We're invigilating all day tomorrow and I'm planning to deliver the file to the printer on Monday for same-day transformation into 180 cheap-and-cheerful mags, so Sunday will no doubt be given over to the madness that seems to have become a way of life at present.
Two weeks ago today I was out on my bike under threatening skies casting my circle sunwise around Wood Dalling. There's not been time to pause and update this blog since! And no time today, either, as it's the slash07 private view this evening and before that my mentor Jo from the Babylon Gallery in Ely is coming over for a mentoring session. She's coming along to Wood Dalling church with me and then on to the pv. There'll be lots to talk about and I'm looking forward to it.
The work I have in slash07 has all arisen from Rogationtide, and has all been made within the last two weeks!! And the last three days of that have been occupied with hanging the exhibition … some sleep will be nice.

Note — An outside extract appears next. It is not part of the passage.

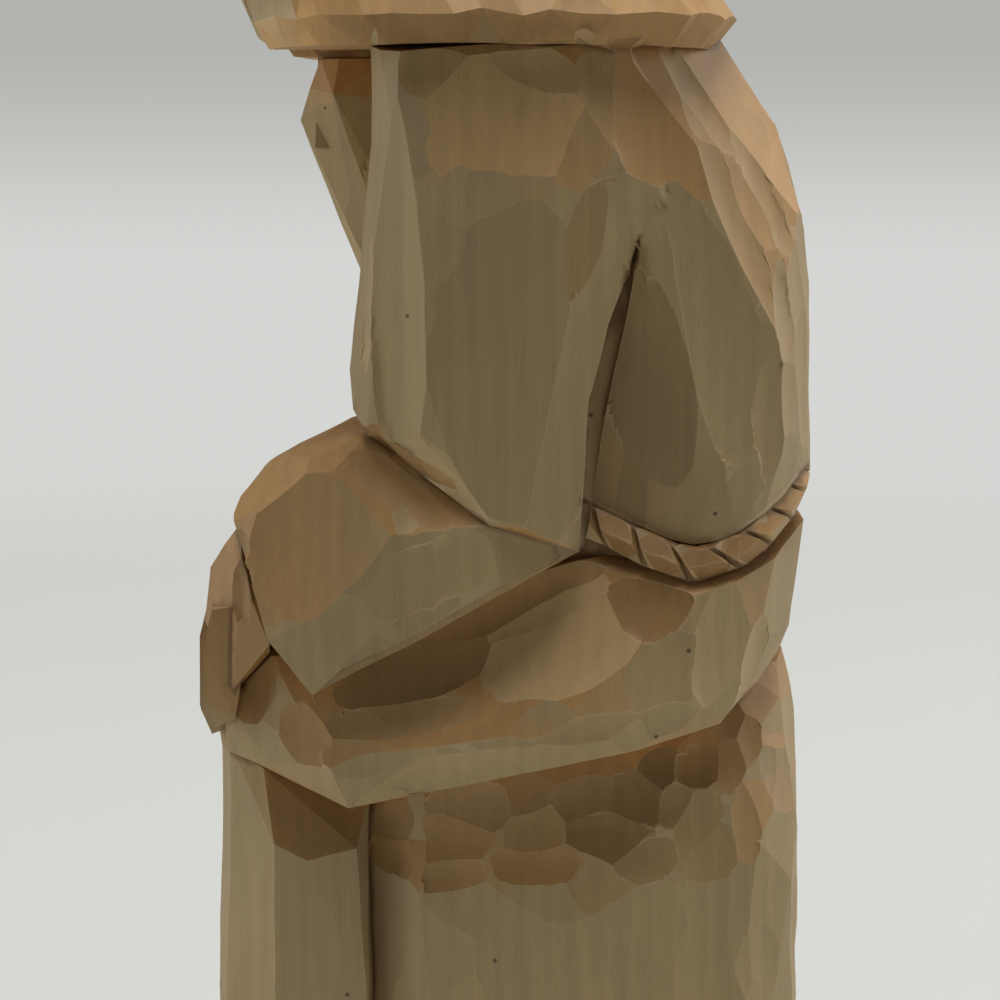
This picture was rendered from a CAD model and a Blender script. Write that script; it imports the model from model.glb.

Meanwhile, I'm posting a few pics of what I've been up to since my last blog entry and looking forward to being able to update 'at leisure' (?) tomorrow!
festial@world-tree[dot]co[dot]uk
I'm really in the thick of it now, with a giveaway publication to cobble together asap and all the work for our slash07 exhibition (www.world-tree.co.uk/slash) to put together before the set-up a week today. Is this a crazy thing to be involved with? To add to the madness, my head of department has asked me to teach four mornings next week when I'd banked on having every day – apart from Friday when I teach anyway – to make work from the Rogationtide performance/installation. Aaaghhhh! Not to mention the small matter of being interviewed on Radio Norfolk tomorrow afternoon.
Wednesday and Thursday went well, at least. Miserable weather on Wednesday, so we ended up working in drizzly rain for much of the day, but at least it started off dry so I could get into a rhythm.
Basically, wherever we could access the point where a road or track crossed Wood Dalling's parish boundary, we parked up the bikes a short distance away. I wandered around for a while to get a feel for the place, writing down any words that came to mind, and then took a few photos. Meanwhile, Trevor was taking photographs too – including documentary ones of me doing my thing. Then, I dug up some earth (or collected water at the two river crossings) and took it to the next point on the boundary where I tipped it out, finishing back at the first crossing point. At each point, too, I collected a flint or piece of pottery that caught my eye, and a stick from the nearest tree. Finally, I struck my singing bowl with the stick and Trevor videoed the action. We visited eight places on Wednesday and six on Thursday, and finished by sharing a can of abbot ale on the verge in the (by now) glorious late-afternoon sunshine. Well, I did mention that in the index of 'The Stripping of the Altars' the entry drinkings leads you directly to the reference to Rogationtide!!
So this is the material I have to work with.
The next day I took the laptop to the church and sat in a pew and just wrote whatever came into my head – the first of twelve 'despatches' from St Andrew's. An interesting experience.
I'm thinking a lot about the urge I have to make rurally-based art that's as urgently relevant as any socially-motivated urban practice. The past is where we all come from, and our ancestors lived in the country.
Where to begin? Tuesday was a bit of a washout, rogationally speaking. We set out in the rain, calling in at the church for a reccy to work out where to position ale, food, laptop etc. for the launch. We made our way to the first boundary crossing – still in the rain – but the vibes just weren't right. I had all the equipment with me, but the rituals I had planned – including printing words on strips of cloth using individual letter rubberstamps – just seemed a penance in the cold and wet! In the end we went home and dried off.
The evening launch went ok though – buns, gingerbread, apple juice and ale seemed to go down well – and while I'd been baking buns and gingerbread Trevor had kindly put together a powerpoint presentation listing the festivals interspersed with images (some of which have been seen on this very blog)! Thank goodness for the laptop. I said a bit about the project to the assembled artists, churchwardens and two potters and took some questions. Yeah, it was ok. And the sun actually came out for the first time that day and cast some nice light into the church.